Return the listing below in full, with every line exactly as it is.

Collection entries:

▬▬▬▬▬▬▬▬▬▬

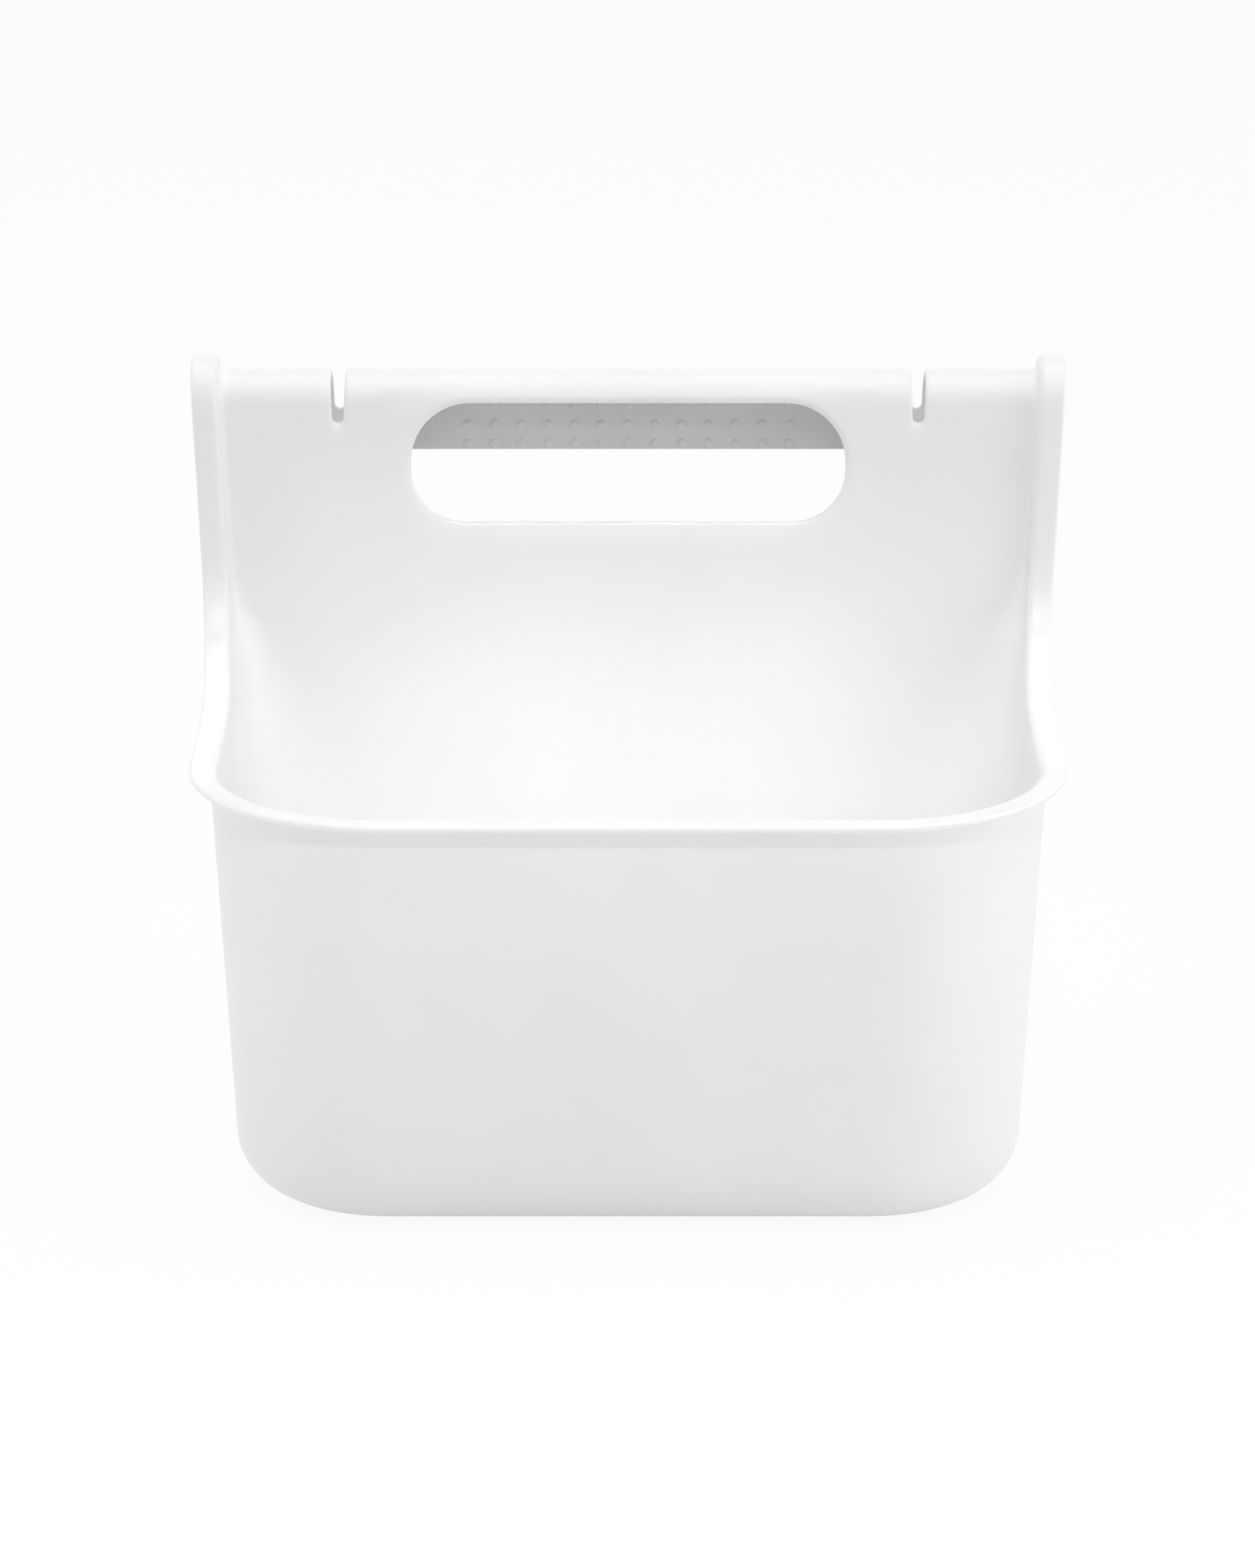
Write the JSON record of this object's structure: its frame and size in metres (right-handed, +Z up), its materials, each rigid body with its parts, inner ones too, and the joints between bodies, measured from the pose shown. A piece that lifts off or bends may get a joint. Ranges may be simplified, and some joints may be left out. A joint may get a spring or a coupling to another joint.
{
  "type": "bathroom caddy",
  "caption": "Moulded open bin with a rolled rim that sweeps up beside a high back panel into a hooked carrying handle with a hand hole and a soft grip.",
  "frame": {"origin": "centre of the footprint of the whole part, on the surface that the feet stand on", "axes": "+X to the right along the handle, +Y from the low front towards the back panel, +Z up"},
  "size_m": [0.259, 0.1752, 0.2214],
  "materials": {
    "moulding": "white polypropylene with a soft gloss",
    "grip": "matt light grey soft plastic with raised dots",
    "feet": "matt grey rubber"
  },
  "bodies": {
    "root": {"caddy_body": "moulding", "handle_grip": "grip", "foot_front_left": "feet", "foot_front_right": "feet", "foot_rear_left": "feet", "foot_rear_right": "feet"}
  },
  "joints": []
}
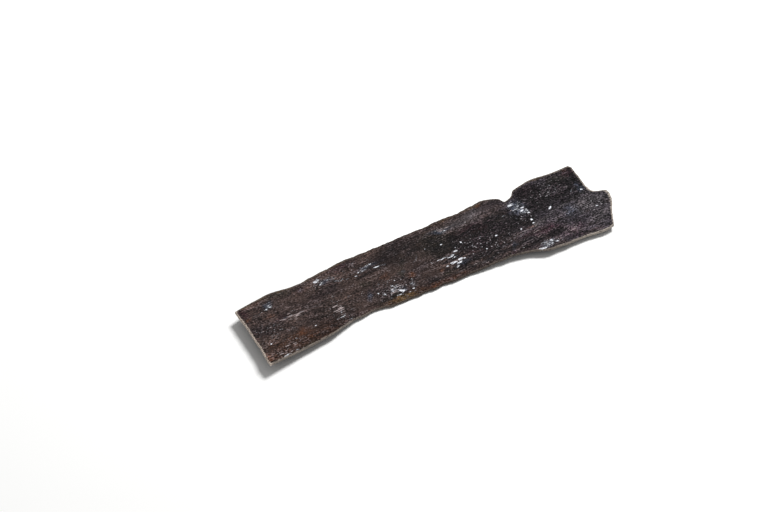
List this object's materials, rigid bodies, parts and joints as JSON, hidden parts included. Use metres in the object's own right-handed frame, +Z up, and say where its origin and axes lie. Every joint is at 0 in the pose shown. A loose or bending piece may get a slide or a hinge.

▬▬▬▬▬▬▬▬▬▬

▶ [TASK RESPONSE]:
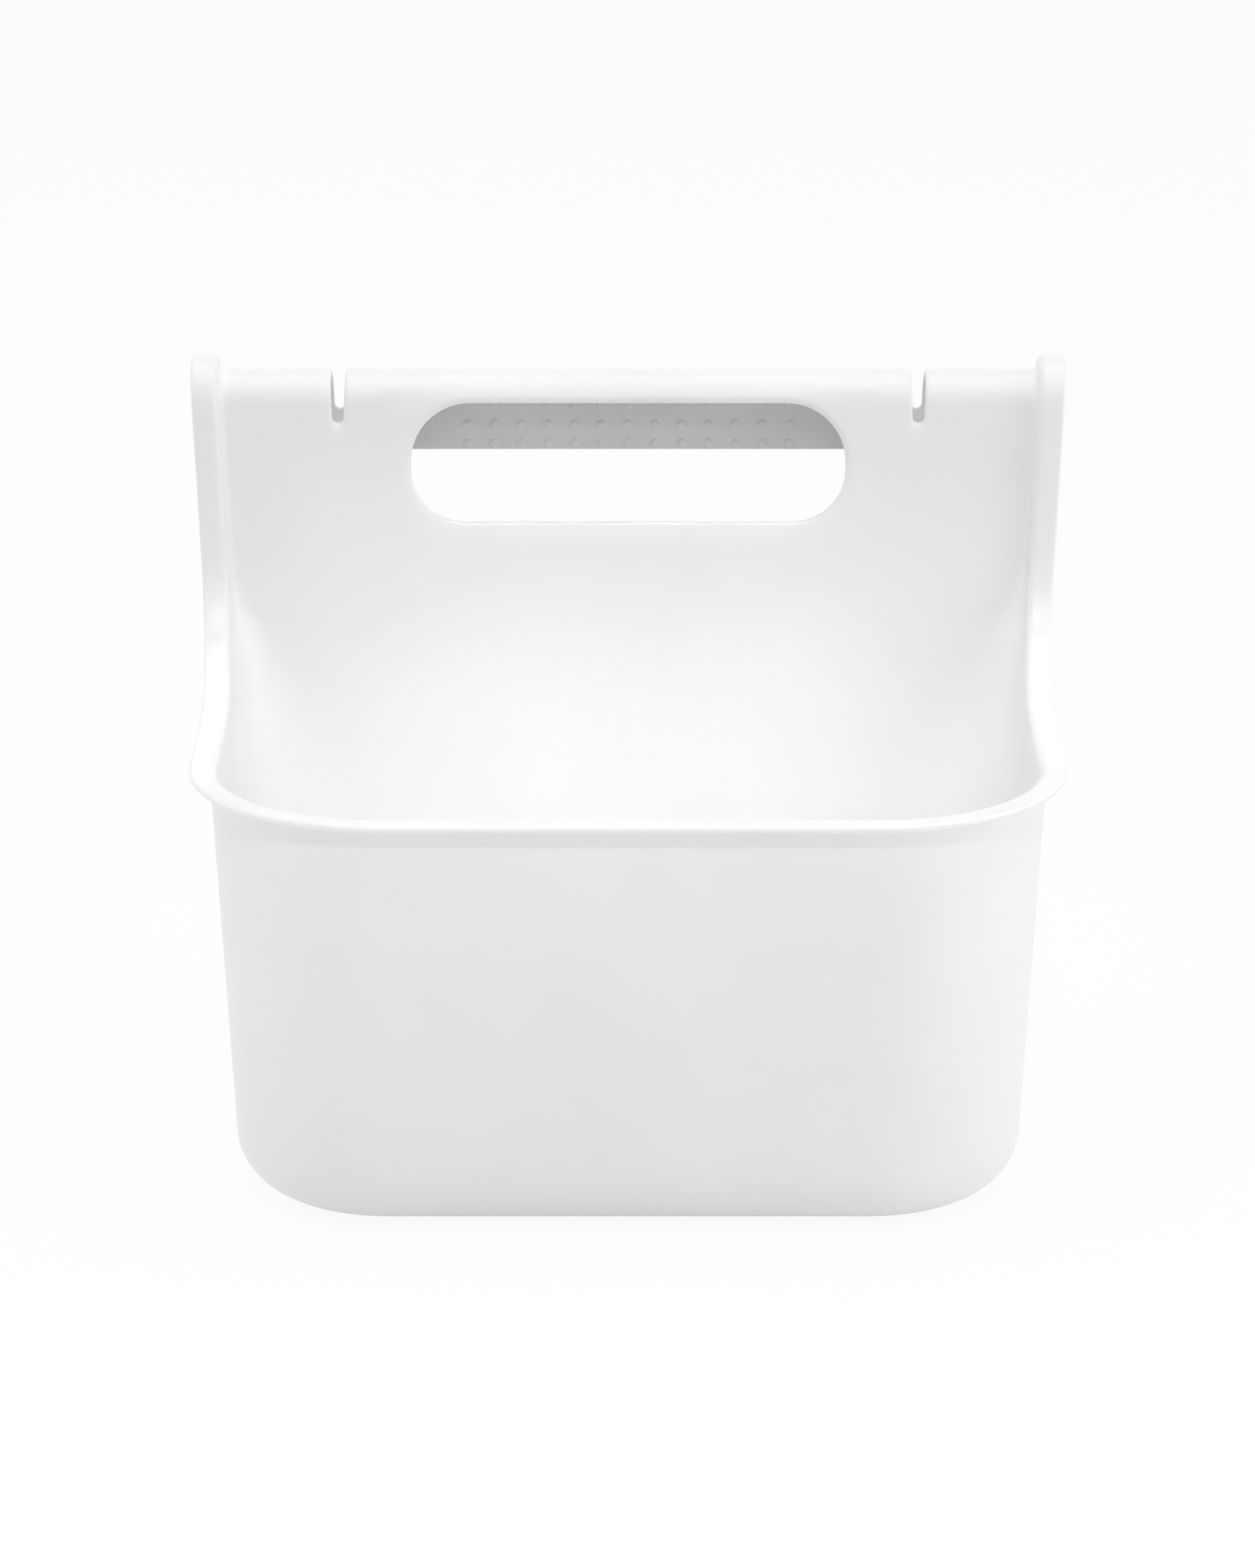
Write the JSON record of this object's structure: its frame and size in metres (right-handed, +Z up), its materials, each rigid body with its parts, inner ones too, and the joints between bodies, measured from the pose shown. A piece that lifts off or bends may get a joint. Ranges may be simplified, and some joints may be left out. A joint may get a spring or a coupling to another joint.
{
  "type": "bathroom caddy",
  "caption": "Moulded open bin with a rolled rim that sweeps up beside a high back panel into a hooked carrying handle with a hand hole and a soft grip.",
  "frame": {"origin": "centre of the footprint of the whole part, on the surface that the feet stand on", "axes": "+X to the right along the handle, +Y from the low front towards the back panel, +Z up"},
  "size_m": [0.259, 0.1752, 0.2214],
  "materials": {
    "moulding": "white polypropylene with a soft gloss",
    "grip": "matt light grey soft plastic with raised dots",
    "feet": "matt grey rubber"
  },
  "bodies": {
    "root": {"caddy_body": "moulding", "handle_grip": "grip", "foot_front_left": "feet", "foot_front_right": "feet", "foot_rear_left": "feet", "foot_rear_right": "feet"}
  },
  "joints": []
}
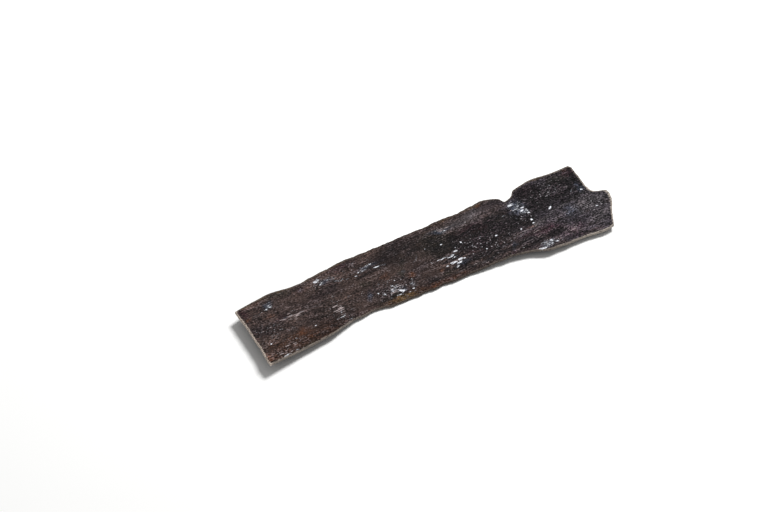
List this object's materials, rigid bodies, parts and joints as JSON, hidden parts included. Use metres in the object's own right-handed frame, +Z up, and say where its origin and axes lie. Every joint is at 0 in the pose shown. A loose or bending piece may get a slide or a hinge.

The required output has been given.